# [Dataset rows]
↓↓↓

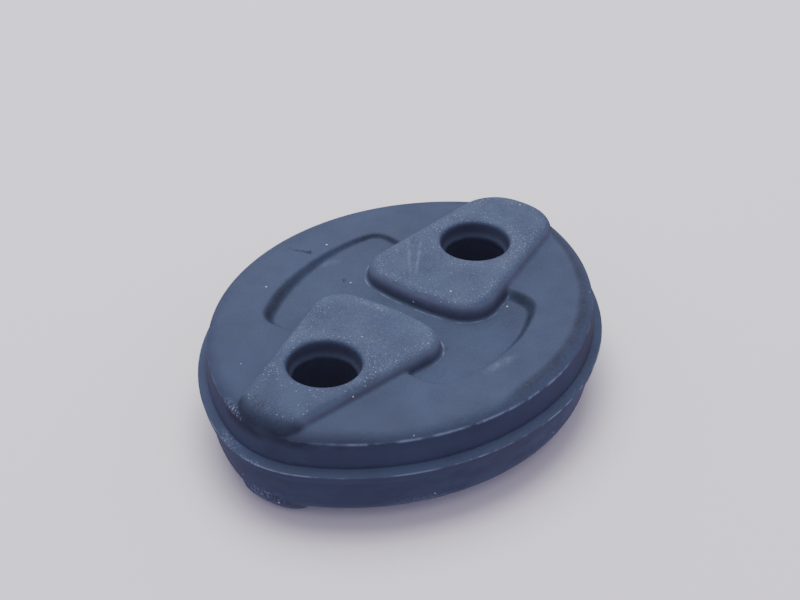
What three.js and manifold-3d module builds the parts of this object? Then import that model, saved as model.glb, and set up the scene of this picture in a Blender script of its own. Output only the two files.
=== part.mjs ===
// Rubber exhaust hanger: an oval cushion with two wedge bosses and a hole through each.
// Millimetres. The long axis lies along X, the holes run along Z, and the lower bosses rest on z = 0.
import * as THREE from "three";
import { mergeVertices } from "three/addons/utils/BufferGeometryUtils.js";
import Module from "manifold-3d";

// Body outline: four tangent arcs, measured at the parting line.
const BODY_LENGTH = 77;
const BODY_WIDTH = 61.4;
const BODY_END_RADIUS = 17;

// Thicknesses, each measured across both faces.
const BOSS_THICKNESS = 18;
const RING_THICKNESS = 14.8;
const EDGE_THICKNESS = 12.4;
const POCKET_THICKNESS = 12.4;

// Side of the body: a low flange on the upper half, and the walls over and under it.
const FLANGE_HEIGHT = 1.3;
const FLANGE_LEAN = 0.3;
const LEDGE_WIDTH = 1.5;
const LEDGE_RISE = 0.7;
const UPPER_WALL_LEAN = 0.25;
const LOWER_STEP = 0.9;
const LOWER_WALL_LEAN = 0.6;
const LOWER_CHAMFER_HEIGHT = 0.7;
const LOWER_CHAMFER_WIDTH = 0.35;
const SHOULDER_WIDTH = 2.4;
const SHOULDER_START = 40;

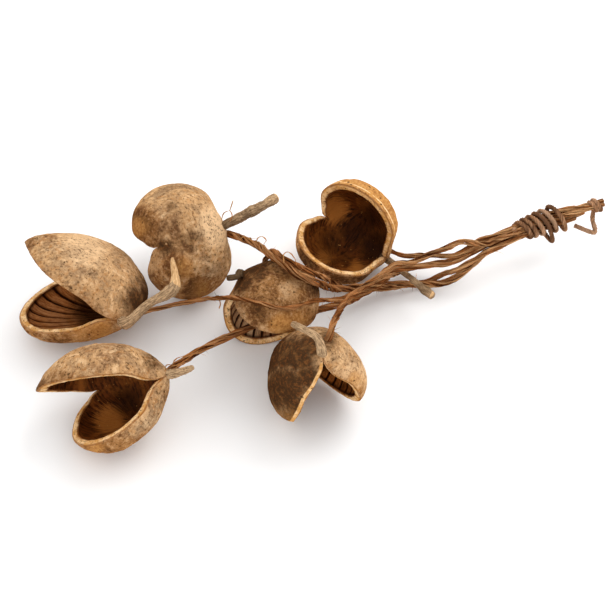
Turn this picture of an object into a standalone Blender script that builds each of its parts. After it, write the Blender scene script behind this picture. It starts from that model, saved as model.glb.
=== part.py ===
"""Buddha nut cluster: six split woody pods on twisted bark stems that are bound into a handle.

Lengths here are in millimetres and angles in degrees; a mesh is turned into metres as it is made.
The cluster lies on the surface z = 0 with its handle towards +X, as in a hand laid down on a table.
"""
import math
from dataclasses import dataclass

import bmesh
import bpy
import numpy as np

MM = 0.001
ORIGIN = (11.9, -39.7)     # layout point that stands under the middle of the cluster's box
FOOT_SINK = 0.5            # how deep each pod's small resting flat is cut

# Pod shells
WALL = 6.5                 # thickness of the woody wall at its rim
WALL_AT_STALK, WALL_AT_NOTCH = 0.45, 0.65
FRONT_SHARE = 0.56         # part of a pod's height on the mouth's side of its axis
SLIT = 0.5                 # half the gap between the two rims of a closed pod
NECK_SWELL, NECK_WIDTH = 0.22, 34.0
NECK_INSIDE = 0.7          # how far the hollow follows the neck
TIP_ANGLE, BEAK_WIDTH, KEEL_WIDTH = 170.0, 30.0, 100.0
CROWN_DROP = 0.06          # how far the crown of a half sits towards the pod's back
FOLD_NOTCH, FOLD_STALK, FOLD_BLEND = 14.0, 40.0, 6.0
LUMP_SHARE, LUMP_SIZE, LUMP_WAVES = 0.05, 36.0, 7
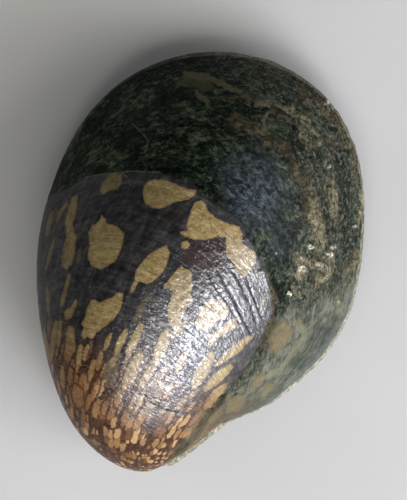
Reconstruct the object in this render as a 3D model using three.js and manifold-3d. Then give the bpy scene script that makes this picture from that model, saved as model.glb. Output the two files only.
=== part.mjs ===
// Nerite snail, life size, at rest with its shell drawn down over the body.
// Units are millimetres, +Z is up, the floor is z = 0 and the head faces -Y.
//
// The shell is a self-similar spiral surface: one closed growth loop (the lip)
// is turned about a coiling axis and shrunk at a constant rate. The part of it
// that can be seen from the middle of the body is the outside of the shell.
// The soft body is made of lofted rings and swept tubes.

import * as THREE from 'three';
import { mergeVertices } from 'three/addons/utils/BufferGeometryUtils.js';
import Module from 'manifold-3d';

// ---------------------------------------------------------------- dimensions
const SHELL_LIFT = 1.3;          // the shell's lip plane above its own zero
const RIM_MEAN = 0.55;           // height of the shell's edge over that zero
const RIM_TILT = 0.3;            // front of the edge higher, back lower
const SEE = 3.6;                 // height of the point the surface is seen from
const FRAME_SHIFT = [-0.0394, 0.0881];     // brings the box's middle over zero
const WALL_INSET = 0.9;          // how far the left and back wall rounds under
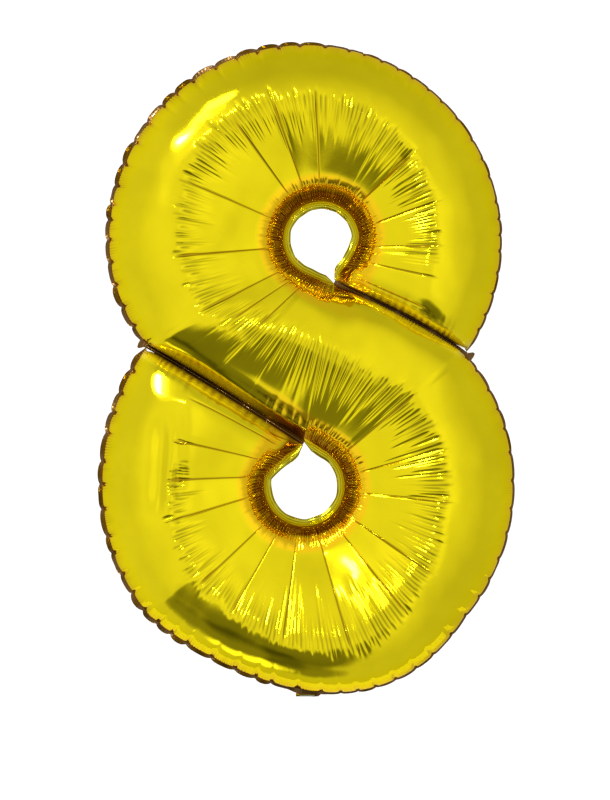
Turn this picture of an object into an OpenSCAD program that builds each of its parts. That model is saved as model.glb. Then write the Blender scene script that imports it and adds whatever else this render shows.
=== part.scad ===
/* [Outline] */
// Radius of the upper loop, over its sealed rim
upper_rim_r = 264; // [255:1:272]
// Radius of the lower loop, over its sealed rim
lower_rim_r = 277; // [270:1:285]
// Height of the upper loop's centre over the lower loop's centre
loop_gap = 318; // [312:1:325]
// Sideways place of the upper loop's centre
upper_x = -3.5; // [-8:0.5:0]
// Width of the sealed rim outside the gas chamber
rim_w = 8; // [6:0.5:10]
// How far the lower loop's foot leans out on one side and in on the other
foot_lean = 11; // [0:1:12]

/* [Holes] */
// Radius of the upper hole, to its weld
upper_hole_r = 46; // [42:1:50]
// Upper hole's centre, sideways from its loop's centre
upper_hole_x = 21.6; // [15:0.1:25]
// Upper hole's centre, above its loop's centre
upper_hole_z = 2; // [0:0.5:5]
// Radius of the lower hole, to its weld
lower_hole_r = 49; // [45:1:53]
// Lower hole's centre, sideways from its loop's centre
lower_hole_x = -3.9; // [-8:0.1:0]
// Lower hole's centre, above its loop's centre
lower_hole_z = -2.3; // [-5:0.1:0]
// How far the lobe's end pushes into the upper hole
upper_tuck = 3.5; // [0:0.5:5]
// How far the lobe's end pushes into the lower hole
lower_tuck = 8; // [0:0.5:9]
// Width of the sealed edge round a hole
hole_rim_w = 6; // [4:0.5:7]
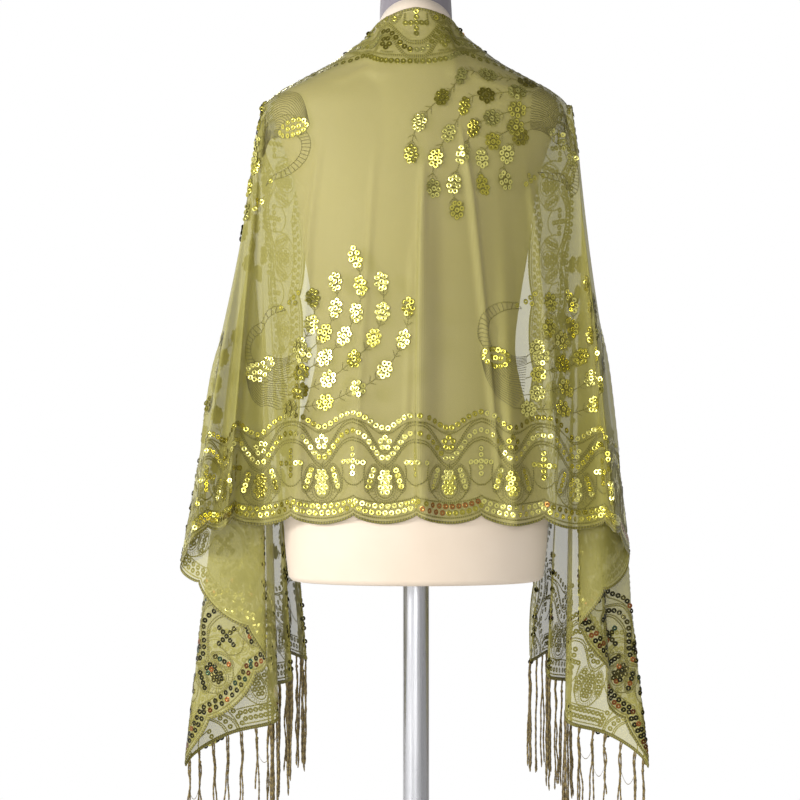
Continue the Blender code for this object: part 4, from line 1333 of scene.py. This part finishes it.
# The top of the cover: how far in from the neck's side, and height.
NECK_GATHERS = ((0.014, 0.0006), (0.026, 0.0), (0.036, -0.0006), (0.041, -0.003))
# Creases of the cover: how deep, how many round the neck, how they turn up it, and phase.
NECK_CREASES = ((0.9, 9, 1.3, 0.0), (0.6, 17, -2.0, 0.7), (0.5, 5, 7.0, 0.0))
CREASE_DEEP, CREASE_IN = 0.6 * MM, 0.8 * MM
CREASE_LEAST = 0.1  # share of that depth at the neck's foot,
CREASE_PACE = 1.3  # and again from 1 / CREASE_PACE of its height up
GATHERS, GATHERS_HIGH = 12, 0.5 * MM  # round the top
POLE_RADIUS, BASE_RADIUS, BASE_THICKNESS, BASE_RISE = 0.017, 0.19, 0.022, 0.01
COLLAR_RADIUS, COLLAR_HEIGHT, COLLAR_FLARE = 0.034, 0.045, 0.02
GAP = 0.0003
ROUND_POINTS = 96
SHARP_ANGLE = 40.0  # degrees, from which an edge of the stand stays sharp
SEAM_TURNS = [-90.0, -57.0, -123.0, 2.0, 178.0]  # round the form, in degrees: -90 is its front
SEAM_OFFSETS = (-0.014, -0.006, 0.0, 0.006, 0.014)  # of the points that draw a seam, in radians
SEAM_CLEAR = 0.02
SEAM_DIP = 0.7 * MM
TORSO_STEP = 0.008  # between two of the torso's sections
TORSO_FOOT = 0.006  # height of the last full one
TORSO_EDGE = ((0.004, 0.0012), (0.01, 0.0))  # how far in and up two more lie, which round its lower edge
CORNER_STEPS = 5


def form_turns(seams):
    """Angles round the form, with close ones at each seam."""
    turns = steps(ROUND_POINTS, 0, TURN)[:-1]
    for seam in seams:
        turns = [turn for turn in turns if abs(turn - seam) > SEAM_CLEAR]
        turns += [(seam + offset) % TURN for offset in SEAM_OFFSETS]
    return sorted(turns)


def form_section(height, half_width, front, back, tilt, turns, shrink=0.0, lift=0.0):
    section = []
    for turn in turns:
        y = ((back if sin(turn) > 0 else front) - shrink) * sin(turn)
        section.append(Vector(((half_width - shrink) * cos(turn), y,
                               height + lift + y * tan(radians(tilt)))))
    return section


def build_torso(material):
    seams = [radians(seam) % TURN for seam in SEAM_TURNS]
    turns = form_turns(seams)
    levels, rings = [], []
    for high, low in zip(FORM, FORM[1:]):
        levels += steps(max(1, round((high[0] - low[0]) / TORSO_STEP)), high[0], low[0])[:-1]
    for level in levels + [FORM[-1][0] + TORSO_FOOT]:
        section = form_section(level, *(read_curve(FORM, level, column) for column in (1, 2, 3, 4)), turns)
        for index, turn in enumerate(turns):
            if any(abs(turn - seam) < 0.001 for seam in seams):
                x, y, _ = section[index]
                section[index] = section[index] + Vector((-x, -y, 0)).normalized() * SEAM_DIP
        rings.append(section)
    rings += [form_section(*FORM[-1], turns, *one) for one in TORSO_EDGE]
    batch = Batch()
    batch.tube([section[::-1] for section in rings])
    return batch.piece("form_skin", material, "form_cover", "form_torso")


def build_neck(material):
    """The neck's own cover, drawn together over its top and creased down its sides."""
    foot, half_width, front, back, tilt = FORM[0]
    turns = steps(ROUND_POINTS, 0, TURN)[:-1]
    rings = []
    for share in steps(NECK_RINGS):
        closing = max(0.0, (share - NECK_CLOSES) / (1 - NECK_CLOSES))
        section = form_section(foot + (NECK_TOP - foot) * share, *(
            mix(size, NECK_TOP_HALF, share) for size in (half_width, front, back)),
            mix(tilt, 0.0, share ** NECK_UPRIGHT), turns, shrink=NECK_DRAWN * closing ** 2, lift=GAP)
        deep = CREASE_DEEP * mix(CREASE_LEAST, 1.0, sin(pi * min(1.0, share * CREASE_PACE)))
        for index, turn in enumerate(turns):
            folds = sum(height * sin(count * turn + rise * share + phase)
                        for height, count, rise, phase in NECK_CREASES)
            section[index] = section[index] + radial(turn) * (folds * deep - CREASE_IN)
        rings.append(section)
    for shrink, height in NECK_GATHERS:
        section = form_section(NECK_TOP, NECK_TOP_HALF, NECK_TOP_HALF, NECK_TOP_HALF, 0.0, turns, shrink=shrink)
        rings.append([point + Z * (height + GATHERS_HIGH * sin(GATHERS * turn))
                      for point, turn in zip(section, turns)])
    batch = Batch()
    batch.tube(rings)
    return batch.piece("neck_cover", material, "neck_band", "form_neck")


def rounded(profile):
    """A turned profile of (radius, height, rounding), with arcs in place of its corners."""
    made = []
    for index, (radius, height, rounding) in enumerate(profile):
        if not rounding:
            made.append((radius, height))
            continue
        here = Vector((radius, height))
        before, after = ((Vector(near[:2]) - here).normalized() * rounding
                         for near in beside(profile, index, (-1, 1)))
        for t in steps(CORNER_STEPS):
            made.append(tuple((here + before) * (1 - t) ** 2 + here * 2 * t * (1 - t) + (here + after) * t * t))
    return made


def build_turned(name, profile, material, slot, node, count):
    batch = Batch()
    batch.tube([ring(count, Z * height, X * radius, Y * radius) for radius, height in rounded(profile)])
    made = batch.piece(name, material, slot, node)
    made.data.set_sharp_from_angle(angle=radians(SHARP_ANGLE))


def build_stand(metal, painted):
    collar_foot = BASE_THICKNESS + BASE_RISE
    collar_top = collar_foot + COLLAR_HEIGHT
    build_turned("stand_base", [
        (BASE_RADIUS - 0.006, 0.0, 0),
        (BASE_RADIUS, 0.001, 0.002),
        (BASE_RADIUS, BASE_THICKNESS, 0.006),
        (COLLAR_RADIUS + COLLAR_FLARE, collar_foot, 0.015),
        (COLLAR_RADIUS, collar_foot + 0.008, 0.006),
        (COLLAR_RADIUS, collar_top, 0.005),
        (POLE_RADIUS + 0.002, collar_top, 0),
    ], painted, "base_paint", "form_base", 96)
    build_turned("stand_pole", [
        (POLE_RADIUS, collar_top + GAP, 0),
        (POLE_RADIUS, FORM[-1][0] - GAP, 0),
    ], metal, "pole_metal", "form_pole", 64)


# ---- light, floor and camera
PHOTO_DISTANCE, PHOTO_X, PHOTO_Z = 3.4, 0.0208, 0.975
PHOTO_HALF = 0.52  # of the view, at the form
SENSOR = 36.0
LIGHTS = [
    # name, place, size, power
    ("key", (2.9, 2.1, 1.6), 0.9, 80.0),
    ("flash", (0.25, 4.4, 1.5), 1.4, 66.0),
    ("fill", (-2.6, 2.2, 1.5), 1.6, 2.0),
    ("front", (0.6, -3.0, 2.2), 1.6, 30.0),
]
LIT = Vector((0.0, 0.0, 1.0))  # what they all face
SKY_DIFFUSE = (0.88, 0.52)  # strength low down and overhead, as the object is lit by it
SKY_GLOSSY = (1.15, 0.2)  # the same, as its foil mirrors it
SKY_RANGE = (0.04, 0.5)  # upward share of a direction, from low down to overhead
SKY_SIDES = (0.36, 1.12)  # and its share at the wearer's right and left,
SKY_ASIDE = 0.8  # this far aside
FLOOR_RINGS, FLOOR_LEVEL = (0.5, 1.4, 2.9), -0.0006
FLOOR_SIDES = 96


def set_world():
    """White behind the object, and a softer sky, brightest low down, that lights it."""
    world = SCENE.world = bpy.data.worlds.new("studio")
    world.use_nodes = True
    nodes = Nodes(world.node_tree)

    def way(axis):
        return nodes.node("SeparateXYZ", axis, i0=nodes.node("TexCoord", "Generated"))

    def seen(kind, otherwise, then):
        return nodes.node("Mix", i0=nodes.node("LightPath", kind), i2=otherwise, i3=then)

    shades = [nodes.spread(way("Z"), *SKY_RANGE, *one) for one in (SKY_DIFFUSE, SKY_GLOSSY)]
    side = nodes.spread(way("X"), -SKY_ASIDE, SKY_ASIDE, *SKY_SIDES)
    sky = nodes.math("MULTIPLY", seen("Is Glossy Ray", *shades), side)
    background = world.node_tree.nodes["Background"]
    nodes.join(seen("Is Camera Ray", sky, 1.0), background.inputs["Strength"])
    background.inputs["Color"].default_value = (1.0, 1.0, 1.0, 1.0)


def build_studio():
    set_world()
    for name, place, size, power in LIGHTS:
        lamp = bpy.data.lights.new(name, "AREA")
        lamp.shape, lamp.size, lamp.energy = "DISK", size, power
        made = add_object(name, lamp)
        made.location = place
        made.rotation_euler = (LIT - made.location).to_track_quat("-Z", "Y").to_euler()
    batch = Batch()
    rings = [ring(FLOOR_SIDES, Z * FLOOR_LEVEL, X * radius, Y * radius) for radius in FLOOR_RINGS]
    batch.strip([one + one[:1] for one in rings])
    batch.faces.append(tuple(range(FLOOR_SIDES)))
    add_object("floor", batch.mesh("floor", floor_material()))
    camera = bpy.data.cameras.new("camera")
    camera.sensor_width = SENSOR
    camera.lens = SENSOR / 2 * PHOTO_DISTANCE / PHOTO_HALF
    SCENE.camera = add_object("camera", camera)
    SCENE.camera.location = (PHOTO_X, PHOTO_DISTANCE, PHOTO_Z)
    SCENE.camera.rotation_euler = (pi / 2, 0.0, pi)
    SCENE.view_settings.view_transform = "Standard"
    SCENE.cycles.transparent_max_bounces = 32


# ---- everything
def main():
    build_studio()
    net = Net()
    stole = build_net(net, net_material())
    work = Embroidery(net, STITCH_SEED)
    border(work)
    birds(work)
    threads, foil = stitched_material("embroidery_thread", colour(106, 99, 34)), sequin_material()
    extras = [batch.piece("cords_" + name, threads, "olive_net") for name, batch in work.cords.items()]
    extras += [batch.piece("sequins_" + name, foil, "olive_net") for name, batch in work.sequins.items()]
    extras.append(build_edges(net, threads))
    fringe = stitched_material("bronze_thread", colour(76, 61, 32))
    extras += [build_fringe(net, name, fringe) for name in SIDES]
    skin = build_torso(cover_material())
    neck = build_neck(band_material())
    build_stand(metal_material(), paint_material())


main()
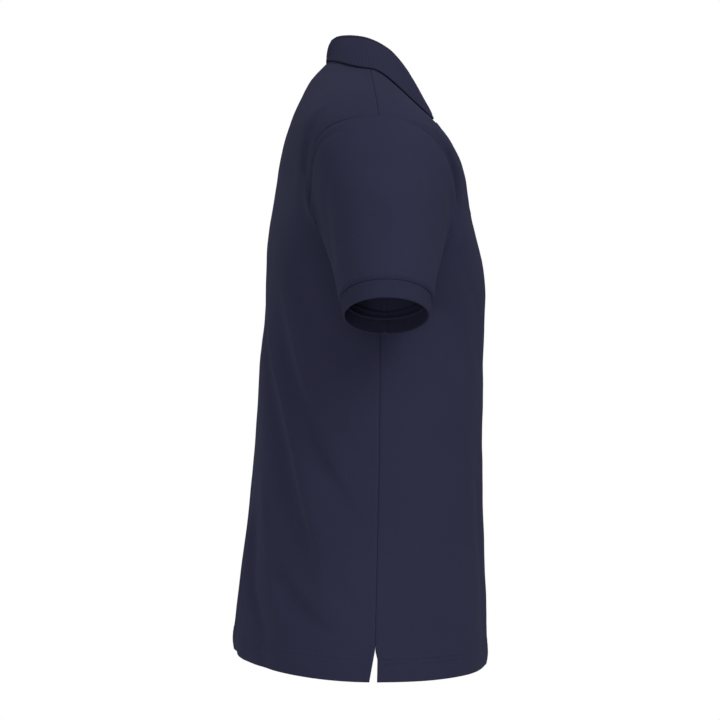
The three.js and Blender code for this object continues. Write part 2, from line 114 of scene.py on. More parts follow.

↑↑↑

# [Exercise objective]
Look through the listing above. Pick out each line with "behind" and copy it.

# [Exercise output]
Turn this picture of an object into a standalone Blender script that builds each of its parts. After it, write the Blender scene script behind this picture. It starts from that model, saved as model.glb.
    """White behind the object, and a softer sky, brightest low down, that lights it."""